*GIVEN PROBLEM*
Extract each line of the data and write it out again exactly.

*RAW DATA*
________________________
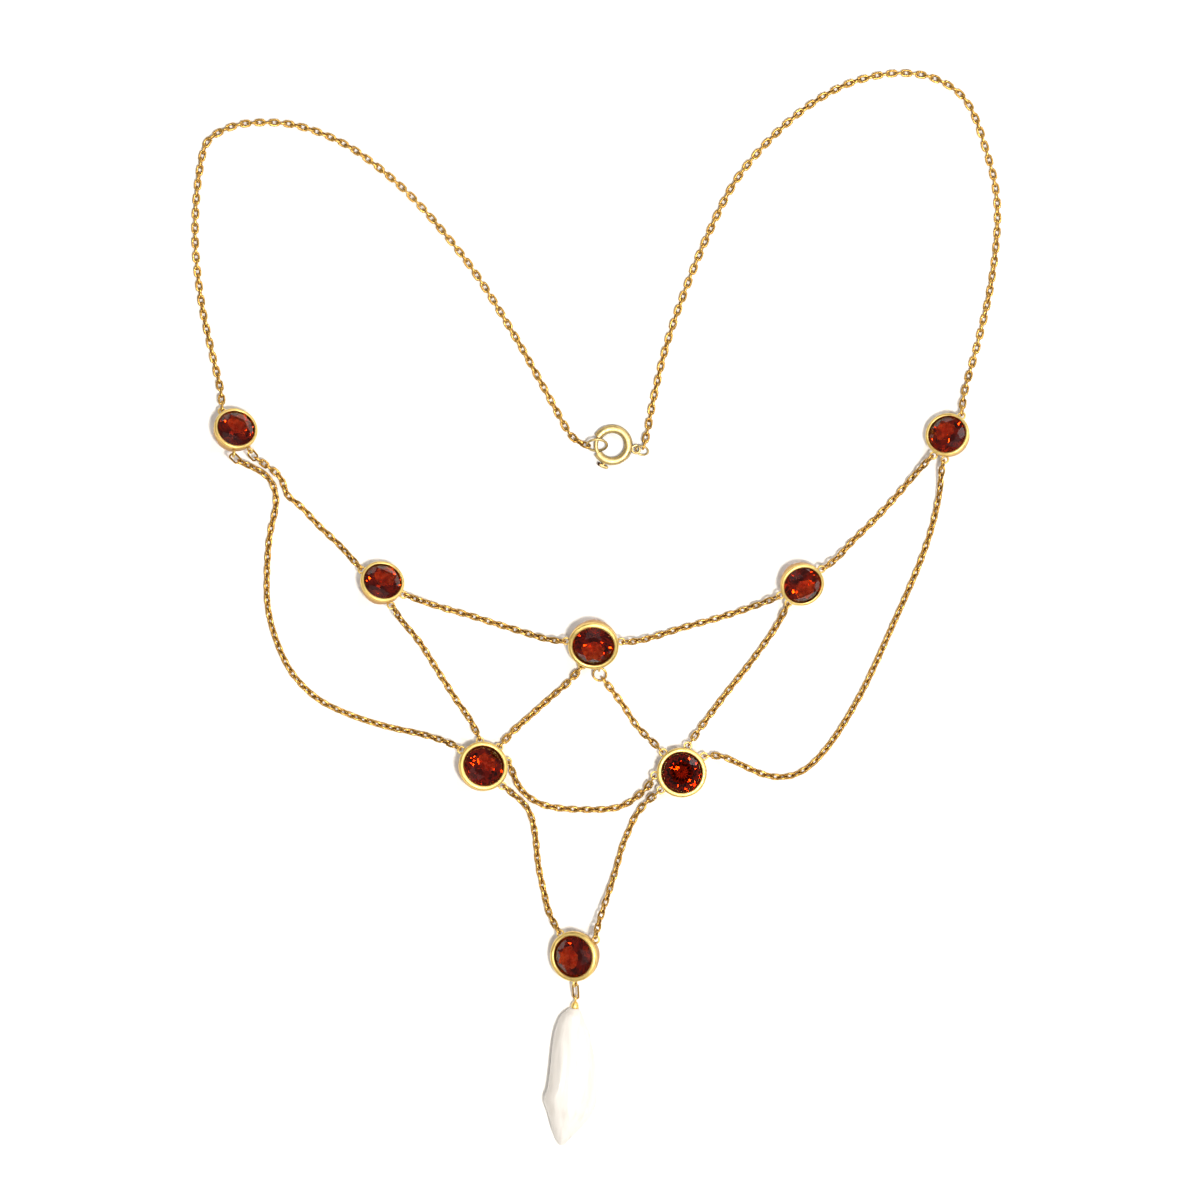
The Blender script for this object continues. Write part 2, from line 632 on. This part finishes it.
def citrine_finish(name, colour, zone, depth_colour, depth_per_m, roughness, zone_mm, haze_mm):
    """Cut and polished quartz: coloured by the way that light goes through it, with darker zones
    that break up what its facets throw back."""
    material, tree, shader = new_material(name)
    place = add_node(tree, "ShaderNodeTexCoord").outputs["Object"]
    _, zones = patches(tree, place, zone_mm, 2.0, (0.4, 0.62), (0.0, 1.0))
    _, rough = patches(tree, place, haze_mm, 4.0, (0.45, 0.75), (roughness, roughness * 4))
    tone = add_node(
        tree, "ShaderNodeMix", {0: zones, 6: (*colour, 1), 7: (*zone, 1)}, data_type="RGBA"
    )
    set_inputs(tree, shader, {
        "Base Color": tone.outputs[2], "Roughness": rough, "IOR": 1.55, "Transmission Weight": 1.0,
    })
    absorb = add_node(
        tree, "ShaderNodeVolumeAbsorption", {"Color": (*depth_colour, 1), "Density": depth_per_m}
    )
    output = next(n for n in tree.nodes if n.type == "OUTPUT_MATERIAL")
    set_inputs(tree, output, {"Volume": absorb})
    return material


def pearl_finish(name, colour, streak, shade, streak_mm, streak_length):
    """Freshwater pearl: soft white nacre with lengthwise streaks and a satin lustre."""
    material, tree, shader = new_material(name)
    place = add_node(tree, "ShaderNodeTexCoord").outputs["Object"]
    recess = add_node(tree, "ShaderNodeAttribute", attribute_name="recess").outputs["Fac"]
    turned = add_node(
        tree, "ShaderNodeMapping",
        {
            "Vector": place, "Rotation": (0, 0, math.radians(PEARL_TURN)),
            "Scale": (streak_length, 1, 1),
        },
        vector_type="TEXTURE",
    )
    streaks, share = patches(tree, turned, streak_mm, 4.0, (0.45, 0.72), (0.0, 0.8), 0.4)
    tone = add_node(
        tree, "ShaderNodeMix", {0: share, 6: (*colour, 1), 7: (*streak, 1)}, data_type="RGBA"
    )
    edge = add_node(
        tree, "ShaderNodeMix", {0: recess, 6: tone.outputs[2], 7: (*shade, 1)}, data_type="RGBA"
    )
    bump = add_node(
        tree, "ShaderNodeBump", {"Height": streaks, "Distance": 0.05 * MM, "Strength": 0.5}
    )
    set_inputs(tree, shader, {
        "Base Color": edge.outputs[2], "Normal": bump, "Roughness": 0.34, "IOR": 1.53,
        "Coat Weight": 0.5, "Coat Roughness": 0.12, "Sheen Weight": 0.15, "Sheen Roughness": 0.4,
    })
    return material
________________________
*EXPECTED OUTPUT*
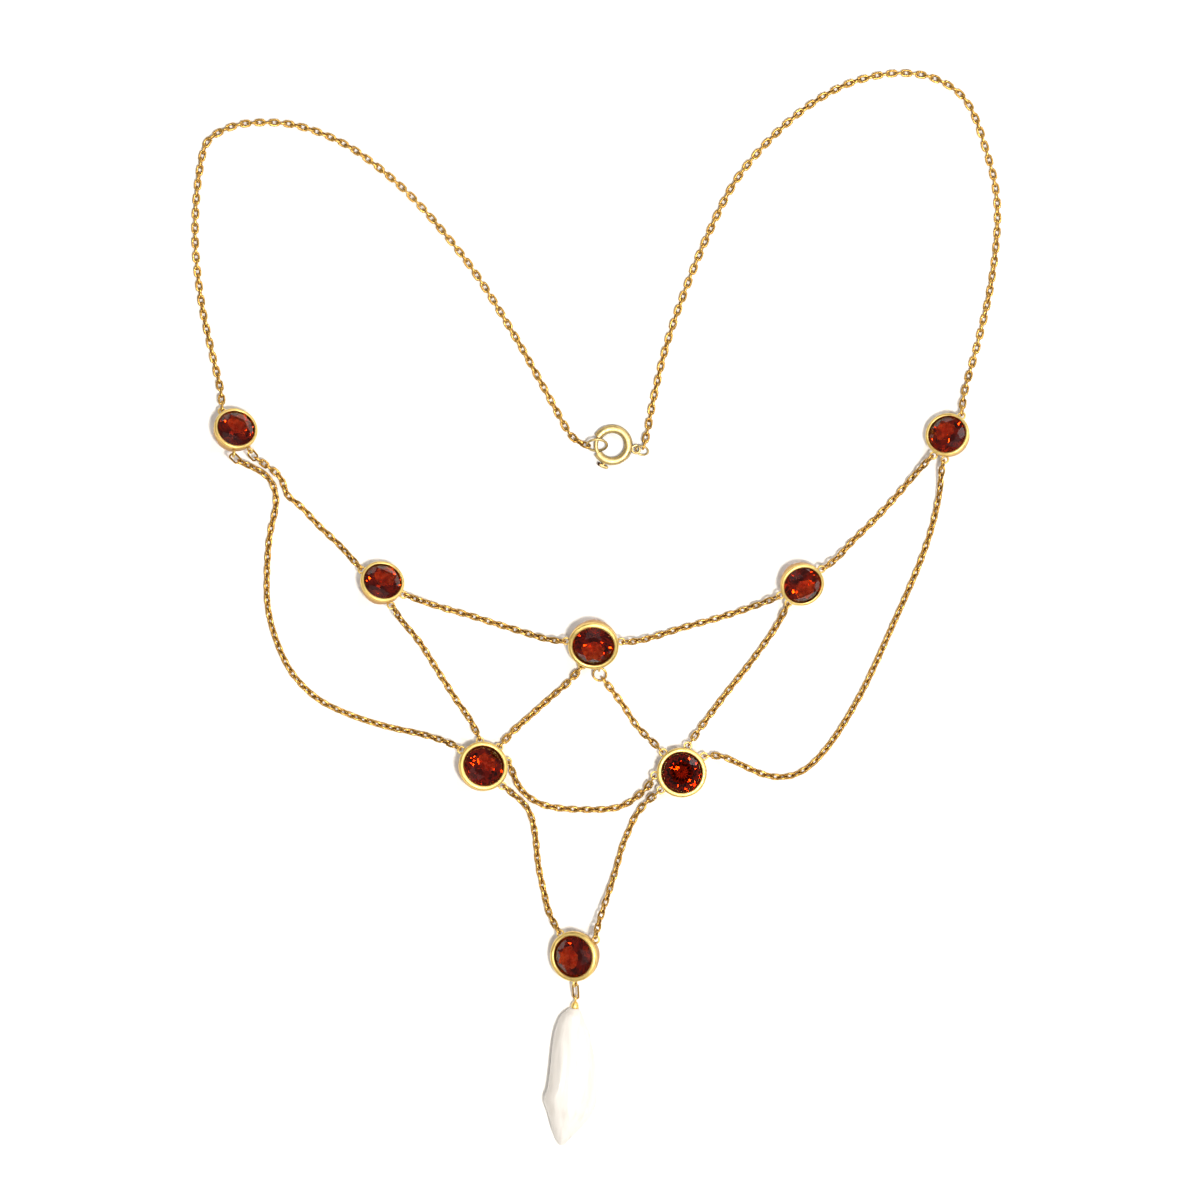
The Blender script for this object continues. Write part 2, from line 632 on. This part finishes it.
def citrine_finish(name, colour, zone, depth_colour, depth_per_m, roughness, zone_mm, haze_mm):
    """Cut and polished quartz: coloured by the way that light goes through it, with darker zones
    that break up what its facets throw back."""
    material, tree, shader = new_material(name)
    place = add_node(tree, "ShaderNodeTexCoord").outputs["Object"]
    _, zones = patches(tree, place, zone_mm, 2.0, (0.4, 0.62), (0.0, 1.0))
    _, rough = patches(tree, place, haze_mm, 4.0, (0.45, 0.75), (roughness, roughness * 4))
    tone = add_node(
        tree, "ShaderNodeMix", {0: zones, 6: (*colour, 1), 7: (*zone, 1)}, data_type="RGBA"
    )
    set_inputs(tree, shader, {
        "Base Color": tone.outputs[2], "Roughness": rough, "IOR": 1.55, "Transmission Weight": 1.0,
    })
    absorb = add_node(
        tree, "ShaderNodeVolumeAbsorption", {"Color": (*depth_colour, 1), "Density": depth_per_m}
    )
    output = next(n for n in tree.nodes if n.type == "OUTPUT_MATERIAL")
    set_inputs(tree, output, {"Volume": absorb})
    return material


def pearl_finish(name, colour, streak, shade, streak_mm, streak_length):
    """Freshwater pearl: soft white nacre with lengthwise streaks and a satin lustre."""
    material, tree, shader = new_material(name)
    place = add_node(tree, "ShaderNodeTexCoord").outputs["Object"]
    recess = add_node(tree, "ShaderNodeAttribute", attribute_name="recess").outputs["Fac"]
    turned = add_node(
        tree, "ShaderNodeMapping",
        {
            "Vector": place, "Rotation": (0, 0, math.radians(PEARL_TURN)),
            "Scale": (streak_length, 1, 1),
        },
        vector_type="TEXTURE",
    )
    streaks, share = patches(tree, turned, streak_mm, 4.0, (0.45, 0.72), (0.0, 0.8), 0.4)
    tone = add_node(
        tree, "ShaderNodeMix", {0: share, 6: (*colour, 1), 7: (*streak, 1)}, data_type="RGBA"
    )
    edge = add_node(
        tree, "ShaderNodeMix", {0: recess, 6: tone.outputs[2], 7: (*shade, 1)}, data_type="RGBA"
    )
    bump = add_node(
        tree, "ShaderNodeBump", {"Height": streaks, "Distance": 0.05 * MM, "Strength": 0.5}
    )
    set_inputs(tree, shader, {
        "Base Color": edge.outputs[2], "Normal": bump, "Roughness": 0.34, "IOR": 1.53,
        "Coat Weight": 0.5, "Coat Roughness": 0.12, "Sheen Weight": 0.15, "Sheen Roughness": 0.4,
    })
    return material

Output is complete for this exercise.